If you put me in the the Chinese shoes of course I will be unhappy. The same thing applies if you put yourself in the putera bangsawan, putera raja, putera UMNO (borrowing your terms) you will be very-very happy. I don't have to put myself in the Chinese shoes to be unhappy. I am now wearing the bumiputera shoes and I am not that happy because my shoes are not of UMNO brand. Only people wearing UMNO branded shoes and socialise with those close to the umnoputeras in the corridors of power can have special treatment, can own big mansions, send all children study overseas, get lucrative contracts, holidays everywhere on this planet etc...etc. Like you said, these are all rights for special malays.
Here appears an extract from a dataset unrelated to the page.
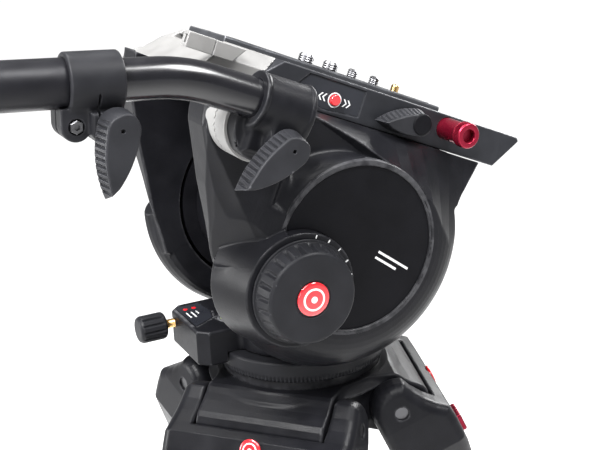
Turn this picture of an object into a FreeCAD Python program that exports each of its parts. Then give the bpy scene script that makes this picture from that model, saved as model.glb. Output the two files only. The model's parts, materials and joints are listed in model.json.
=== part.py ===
import FreeCAD, Part
import math
import os
import re
import Sketcher
from FreeCAD import Placement, Rotation, Vector

# A fluid video head on a three-legged stand. The head is modelled level, around its tilt axis,
# and then stands nose down by tilt_angle. +X is the head's front, +Z is up, and the near side
# (counterbalance knob, pan bar) is -Y. The origin is on the floor under the pan axis.

DIMS = {
    # stance
    "tilt_angle": 23, "leg_angle": 24, "leg_azimuth": -138, "leg_length": 700, "pivot_reach": 51,
    "pivot_drop": 112, "foot_centre_height": 14,
    # crown and its half-ball bowl, heights below the tilt axis
    "rim_drop": 93, "rim_radius": 53, "hub_bottom": 127, "bowl_radius": 49.3, "bowl_depth": 25,
    "bowl_floor": 121, "bowl_base": 40.3, "lobe_width": 80, "lobe_radius": 22, "lobe_root": 20,
    "stud_hole": 17, "seat_radius": 44, "seat_edge": 28, "pin_radius": 4, "pin_inset": 2,
    "turn_gap": 0.05, "flare_radius": 24, "flare_end": 22, "overrun": 1,
    # half ball, stud and knob under the crown
    "ball_radius": 49, "ball_bottom": 112, "flange_top": 88, "neck_radius": 43.8, "neck_top": 76,
    "stud_radius": 6, "stud_top": 100, "stud_end": 188, "cup_edge": 22, "cup_core": 9,
    "cup_bottom": 141, "cup_bevel": 3, "seat_gap": 0.3, "knob_top": 141.5, "knob_end": 205,
    "knob_wide": 23, "knob_grip": 15, "knob_collar": 150, "knob_waist": 13,
    "knob_waist_drop": 162, "knob_round": 6, "knob_lip": 3, "ring_edge": 1,
    # pan drag ring and pan base
    "ring_radius": 52.5, "ring_bottom": 87.8, "ring_top": 75.5, "ring_play": 0.07,
    "table_radius": 44.5, "table_bottom": 75.2, "table_top": 66, "column_half": 36,
    "column_top": 10, "block_rear": 70, "block_front": 30, "block_near": 9, "block_far": 44,
    "block_top": 60, "block_bottom": 82, "block_corner": 6, "level_x": 44, "level_y": 7,
    "level_radius": 7.5, "level_depth": 4, "level_proud": 0.6, "lock_y": 36, "lock_drop": 68,
    "lock_radius": 8.5, "lock_length": 17.5, "lock_neck": 6, "lock_edge": 1.5, "lock_stem": 3,
    "lock_reach": 14,
    # fluid core, axle and cartridges along the tilt axis
    "core_radius": 46, "core_half": 44, "axle_radius": 8, "axle_half": 68, "cartridge_radius": 54,
    "cartridge_in": 46.5, "cartridge_out": 57.5, "cartridge_bore": 8.3,
    # cheeks: distances out from the centre plane, radii about the tilt axis
    "cheek_in": 46, "cavity_out": 58, "wall_out": 59, "cavity_radius": 56, "lip_radius": 68,
    "drum_radius": 76, "drum_belly": 57, "drum_out": 78, "drum_edge": 48.2, "drum_curve": 27,
    "lip_curve": 15, "recess_radius": 46.7, "recess_in": 70, "arm_out": 72, "skirt_out": 64,
    "ridge_out": 64, "shoulder_in": 36, "shoulder_rear": 88, "shoulder_under": 56,
    "deck_under": 64, "cover_radius": 46.5, "cover_in": 70.2, "cover_gap": 0.3, "cover_out": 77,
    # outline of a cheek, x forward and z up from the tilt axis
    "arm_top_x": 108, "arm_mid_x": 104, "arm_mid_z": 44, "arm_low_x": 73, "arm_low_z": 13,
    "arm_root_x": 52, "arm_root_z": 50, "arm_front_x": 58, "arm_waist_x": 50, "arm_waist_z": 12,
    "arm_notch_x": 38, "arm_notch_z": 18, "skirt_top_x": 84, "skirt_low_x": 69, "skirt_low_z": 36,
    "bridge_x": 40, "bridge_mid_x": 5, "bridge_mid_z": 52, "bridge_low_x": 50, "bridge_low_z": 27,
    "bridge_end_z": 12, "slope_in": 46, "slope_mid": 61, "slope_mid_z": 57, "slope_low": 66,
    "slope_low_z": 51, "clear_of_drum": 81,
    # rosettes and knobs
    "rosette_x": 88, "rosette_z": 50, "rosette_radius": 17, "boss_out": 75, "rosette_out": 80,
    "rosette_hole": 2.5, "clamp_flange": 88, "balance_x": 30, "balance_z": 28,
    "housing_radius": 32, "housing_out": 84.5, "dial_in": 85, "dial_flange": 29, "dial_rim": 86.5,
    "dial_radius": 27.5, "dial_neck": 25.5, "dial_edge": 97.5, "dial_out": 99, "dial_face": 24,
    "dial_seat": 73, "dial_stem": 5, "dial_ribs": 24, "rib_radius": 1.5, "rib_low": 88,
    "rib_reach": 27.5, "drag_in": 78.5, "drag_step": 83.5, "drag_edge": 91.5, "drag_out": 93,
    "drag_radius": 31, "drag_face": 28, "drag_top": 26.5, "drag_stem": 6, "drag_seat": 70.5,
    "tilt_lock_x": 60, "tilt_lock_z": 8, "tilt_lock_in": 76.5, "tilt_lock_out": 85,
    "tilt_lock_stem": 4, "tilt_lock_length": 38, "tilt_lock_head": 8.5, "tilt_lock_seat": 59.5,
    # deck, camera plate and what is on them
    "deck_rear": 112, "deck_slope": 91, "stop_rear": 119, "stop_low_front": 91, "stop_front": 85,
    "stop_low": 76, "stop_top": 84.5, "stop_out": 47, "deck_half": 42, "deck_top": 85,
    "nose_x": 111, "nose_z": 83, "nose_top_x": 109, "chin_x": 98, "channel_half": 28,
    "channel_floor": 79, "channel_front": 60, "plate_rear": 90, "plate_front": 58,
    "plate_half": 27.9, "plate_bottom": 79.1, "plate_top": 88, "slot_big_rear": 35,
    "slot_big_front": 1, "slot_small_front": 31, "slot_small_rear": 2.5, "big_screw": 4.7625,
    "small_screw": 3.175, "screw_head": 8, "head_top": 84, "head_bottom": 80.5,
    "screw_proud": 5.5, "neck_cut": 0.6, "slot_play": 0.2, "slot_lip": 5, "head_gap": 0.1,
    "head_edge": 1, "locator_x": 40, "locator_radius": 2.5, "locator_proud": 5, "locator_seat": 3,
    "locator_flange": 3.5, "big_screw_1": 25, "big_screw_2": 8, "small_screw_1": 8,
    "small_screw_2": 24, "plate_lever_x": 31, "plate_lever_z": 75, "plate_lever_in": 44,
    "plate_lever_out": 54, "plate_lever_length": 22, "plate_lever_stem": 4, "plate_lever_head": 8,
    "plate_lever_tip": 4.5, "release_x": 56, "release_z": 77, "release_radius": 6.5,
    "release_out": 66, "release_in": 34, "release_lip": 7.5, "release_step": 58,
    "release_rim": 60, "release_bore": 4, "release_bore_in": 62, "release_end": 28,
    "button_x": 22, "button_z": 73, "button_radius": 3.2, "button_out": 43.5, "button_in": 38,
    "button_hole_in": 36,
    # pan bar: clamp barrel parallel to the deck, one bend, then the telescopic part
    "bar_y": 100, "bar_z": 63, "bar_radius": 10, "bar_wall": 1.5, "barrel_radius": 14,
    "barrel_front": 71, "barrel_rear": 99, "bar_front": 73, "bend_x": 122, "web_out": 104,
    "web_in": 84, "web_half": 9, "web_low_z": 38, "web_high_z": 57, "web_front_x": 77,
    "web_rear_x": 97, "clamp_lug_depth": 2, "lock_lug_x": 19, "lock_lug_z": 22, "lug_step": 34,
    "lug_end": 42, "lug_root": 13.5, "collar_edge": 1.5, "bend_radius": 90, "bend_angle": 19,
    "straight_length": 215, "sleeve_radius": 11.5, "sleeve_start": 24, "sleeve_length": 280,
    "collar_start": 16, "collar_length": 28, "collar_radius": 15.5, "grip_start": 205,
    "grip_length": 105, "grip_radius": 15, "grip_edge": 2, "grip_round": 5, "lug_drop": 26,
    "clamp_lug_half": 10.8, "lock_lug_half": 12.4, "clamp_lever_x": 80, "clamp_lever_z": 45,
    "lever_gap": 0.5, "lever_thick": 10, "big_lever_length": 27.5, "big_lever_stem": 10,
    "screw_depth": 3, "big_lever_head": 8.5, "big_lever_tip": 4.5, "lever_stem": 4,
    "lever_screw": 2, "lever_edge": 1.5, "swing_gap": 0.4,
    # legs, in each leg's own frame: z runs up along the leg from its hinge pin
    "yoke_half": 58, "yoke_slot": 41, "arm_radius": 17, "shield_out": 28.5, "shield_gap": 0.6,
    "shield_top": 4, "yoke_waist": 40, "yoke_end": 110, "yoke_back": 20, "shield_edge": 10,
    "waist_high": 31, "waist_low": 104, "socket_root": 70, "socket_radius": 23, "socket_half": 24,
    "socket_end": 120, "tube_radius": 18, "tube_wall": 2, "tube_top": 78, "tube_end": 560,
    "leg_lock_top": 530, "leg_lock_end": 605, "leg_lock_radius": 23, "inner_tube_radius": 14,
    "inner_tube_top": 140, "inner_tube_end": 682, "inner_tube_wall": 1.5, "hinge_out": 29,
    "hinge_radius": 6, "ear_top": 545, "ear_end": 595, "ear_thick": 6, "flip_in": 23.8,
    "flip_out": 28.5, "flip_pin": 2.5, "flip_near": 3, "flip_mid": 62, "flip_far": 105,
    "flip_root": 30.5, "flip_lip": 31.5, "lock_edge_out": 3, "lock_cone": 4, "lock_mouth": 19.5,
    "ear_root": 20, "pin_end": 1, "selector_z": 54, "selector_half_y": 9, "selector_half_z": 6,
    "selector_in": 12, "selector_seat": 8, "selector_out": 33, "selector_play": 0.3,
    "foot_radius": 18, "foot_collar": 17.5, "foot_top": 652,
}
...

The way things are going in this country, we will become a failed state in the not too distant future. Are the Malays borned stupid? Off course not. Are the Chinese brains superior than the Malays? Off course not. Then, how come they are more successful economically? And how come the Malays cannot be successful economically despite the assistance given for almost 40 years? Pls give an honest answer. The simple answer is UMNO breeds and tolerate mediocrity. Umno helps those Bumiputras that do not have the knowledge, discipline, capability, honesty, not willing to work hard and intergrity to succeed. When they were given the contracts/shares, they will sub or sell it out for quick gains. They don't add value and create more wealth because they don't know how to do it. And UMNO tolerate this. If not, how come this has been going on for the past 30 odd years? We cannot allow this to happen. But UMNO tolerate all this because these people are warlords that will keep them in power. Help/projects are given on the basis of political and economic patronage not meritocracy. We have to implement meritocracy at least among the Malays first so that all deadwoods, rent-seekers, good for nothing, lazy Malays are weeded out. There are many Malays who are capable out there that can perform better than some of the idiots good for nothing ketua bahagians/cawangans. Do not blame other races for our shortcomings.